Provisioning risk-characteristics on links
Whilst TAPI provides definition for risk-characteristics applied to Links and Nodes, there is no defined way to set those characteristics. It is assumed that the risk-characteristics have been set via some mechanism other than TAPI. Considering that the risk-characteristics cannot be discovered from the network devices and need to be determined through of analysis of the physical environment during the planning/design of the physical network, it seems reasonable to expect the risk-characteristics to be conveyed through TAPI from the physical network planning/design tools to be applied in the controller network model and to any relevant control planes coordinated by the controller. As a consequence work will be required in the TAPI standard to support the Use Case of setting the risk-characteristics on the nodes and links.

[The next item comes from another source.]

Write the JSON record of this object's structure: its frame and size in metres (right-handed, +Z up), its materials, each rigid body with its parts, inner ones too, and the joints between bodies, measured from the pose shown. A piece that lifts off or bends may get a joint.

Linkage between TAPI model and IETF model to allow navigation from photonic/OTN to IP layers
Dealing with equipment removal and slot unequipping when the equipment supports resources that are being used in connectivity services.
This appears to potentially require a deleted-supporting state to maintain the presence of the resources used, even though they are not present in the network, as clearly the connectivity-service is intent and the current solution may be working adequately (as it has protection).
An alternative is to strip out the porting of the service that is no longer relevant so as to cause rerouting etc.
The behavior may depend upon policy and hence perhaps there is a set of candidate behaviors including both of the above etc.
Gather Ethernet model work from MEF (via liaison) and update TAPI. Develop TR-547 equivalent use cases for Ethernet.